If I forget thee, O my city, let my right hand forget her cunning
If I forget thee, let my tongue cleave to the roof of my mouth-
if I love anything as much as you
If this sounds familiar, it is because he is quoting Psalm 137, specifically verses 4-6 in this section. He uses the Psalm as a way to describe how the people who have suffered are lamenting the loss of a cultural artifact that has been the latest in a string of destructive acts by the group. He compares the suffering of the people in the Middle East to that of the Jewish exile after Babylonian conquest. This song is one of the most prominent places that Butler’s Old Testament references appears, but it is a theme through the rest of this series and his album Policy that appears often.
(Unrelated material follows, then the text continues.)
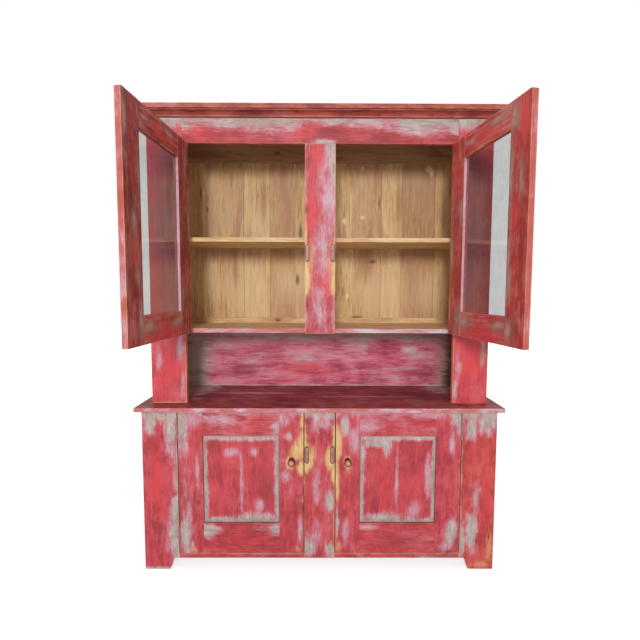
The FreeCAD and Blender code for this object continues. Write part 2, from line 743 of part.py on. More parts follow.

Butler’s use of scripture, especially in his songs based on The Guardian but also in Policy, could be an effort to bring light to social justice issues. He uses it as a way to translate what we know to what we sometimes fail to understand. In a way, it helps listeners connect with the stories being told and urges them toward action. He uses his art as a way to convey the depth of the injustice around us and to prompt listeners to react. In an interview with the Wall Street Journal, Butler says, “It’s trying to make art, make something real and have people talk about something instead of a poster.”

Will Butler is an artist who understands the power of the ideas addressed in the Old Testament and uses them to shed light on current issues. He sees that using the Bible to illustrate this gives listeners a unique context and insight into the events that have taken place. It helps listeners to understand on a deeper level the suffering that is still around us today.